Sunday, April 12, 2026

the last book I ever read (Gertrude Stein: An Afterlife by Francesca Wade, excerpt fourteen)

from Gertrude Stein: An Afterlife by Francesca Wade:

The writing of her memoir, however, was interrupted by a bitter dispute. Multiple high-profile art robberies had hit the headlines in recent years, which had heightened the anxiety of Allan Stein’s widow, Roubina, that her children’s inheritance remained in the care of a frail, possibly erratic old woman, protected only by ancient wooden shutters which could easily be breached. Over the years the estate’s lawyer, Edgar Allan Poe, had often recommended reevaluating the paintings, since their value had increased so greatly that the current insurance was no longer adequate; he also urged Toklas to consider placing them in a safer location than the apartment, which she staunchly refused to do. In 1960, Roubina Stein was alerted that a Picasso drawing, labeled as once belonging to the Stein collection, had sold at auction for around $10,000. Picasso’s fame was booming: his 1905 painting La Belle Hollandaise had recently garnered the highest price ever commanded by a living artist, while his retrospective that year at London’s Tate Gallery had opened to enormous fanfare, with a party featuring flamenco dancers and a special after-hours viewing attended by the queen. Shocked to discover one of the Steins’ works on the secondary market, Roubina demanded a new inventory be made of the collection, which revealed that it had depleted since Stein’s death: a portfolio of Picasso’s drawing and an oil painting, Man in Top Hat, had vanished without a trace.

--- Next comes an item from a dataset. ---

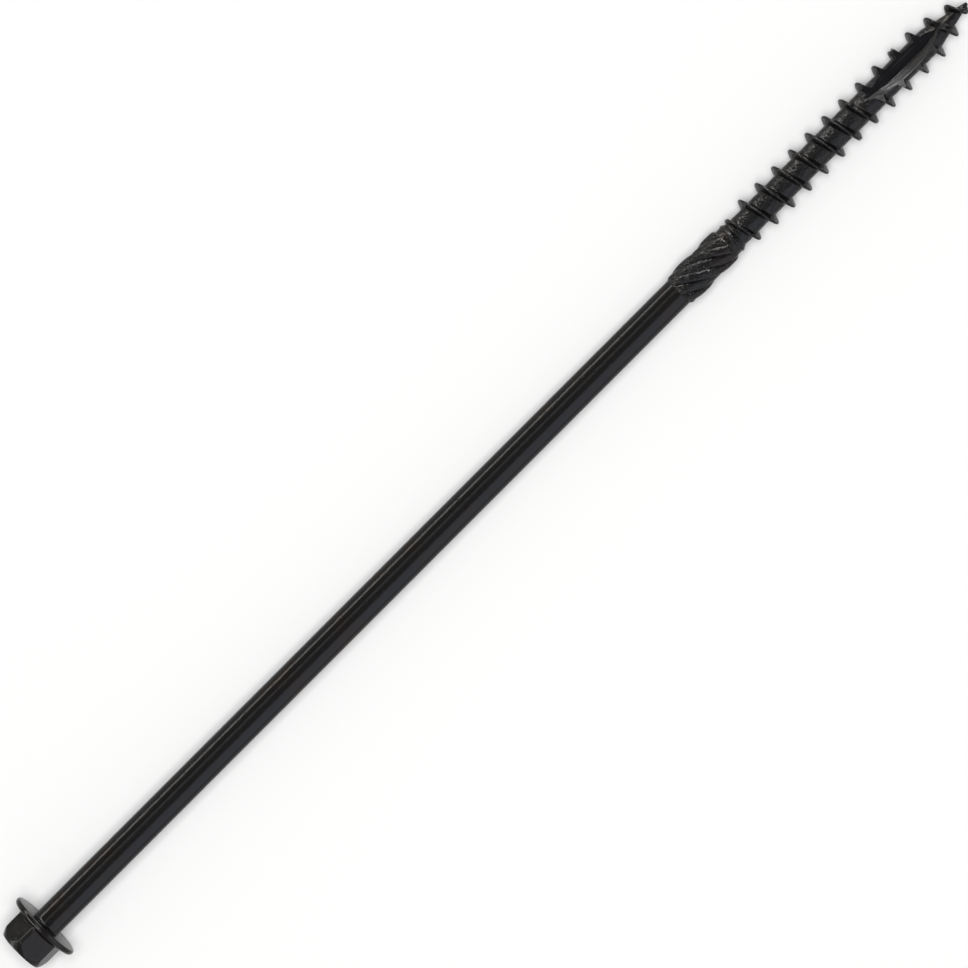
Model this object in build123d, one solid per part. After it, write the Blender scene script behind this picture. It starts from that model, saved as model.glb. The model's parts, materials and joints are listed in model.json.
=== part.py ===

Toklas calmly explained to Roubina’s personal lawyer, Bernard Dupré, that she had sold these works to Daniel-Henry Kahnweiler back in 1953, when Van Vechten needed funds to guarantee the Yale Edition. Roubina was furious that Toklas had made a sale without consulting her, and at a fee (set, Toklas retorted, by Picasso himself) she considered far below market rate. She brought a legal action against Toklas, complaining that she left the collection unguarded for prolonged periods when she was away from home on her regular trips to the baths at Acqui in Italy (which helped with her arthritis), and that even when she was in residence, the apartment was vulnerable to intruders. Roubina demanded that the collection be declared “endangered,” and that all the artworks should be removed at once to a safe, dry, guarded place: the Chase Manhattan bank vault in Paris.